By R&D Editors | August 20, 2014

The invention of fiber optics revolutionized the way we share information, allowing us to transmit data at volumes and speeds we’d only previously dreamed of. Now, electrical engineering researchers at the Univ. of Alberta are breaking another barrier, designing nano-optical cables small enough to replace the copper wiring on computer chips.

This could result in radical increases in computing speeds and reduced energy use by electronic devices.

“We’re already transmitting data from continent to continent using fiber optics, but the killer application is using this inside chips for interconnects—that is the Holy Grail,” says Zubin Jacob, an electrical engineering professor leading the research. “What we’ve done is come up with a fundamentally new way of confining light to the nanoscale.”

At present, the diameter of fiber optic cables is limited to about one thousandth of a millimeter. Cables designed by graduate student Saman Jahani and Jacob are 10 times smaller—small enough to replace copper wiring still used on computer chips.

Capturing all the light, without the heat
Jahani and Jacob have used metamaterials to redefine the textbook phenomenon of total internal reflection, discovered 400 years ago by German scientist Johannes Kepler while working on telescopes.

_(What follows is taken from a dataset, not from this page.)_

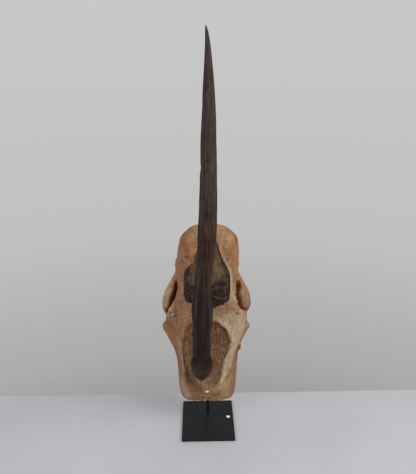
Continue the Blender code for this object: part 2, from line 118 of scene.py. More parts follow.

Researchers around the world have been stymied in their efforts to develop effective fiber optics at smaller sizes. One popular solution has been reflective metallic claddings that keep light waves inside the cables. But the biggest hurdle is increased temperatures: metal causes problems after a certain point.

“If you use metal, a lot of light gets converted to heat. That has been the major stumbling block. Light gets converted to heat and the information literally burns up—it’s lost.”

Jacob and Jahani have designed a new, non-metallic metamaterial that enables them to “compress” and contain light waves in the smaller cables without creating heat, slowing the signal or losing data. Their findings appear in Optica.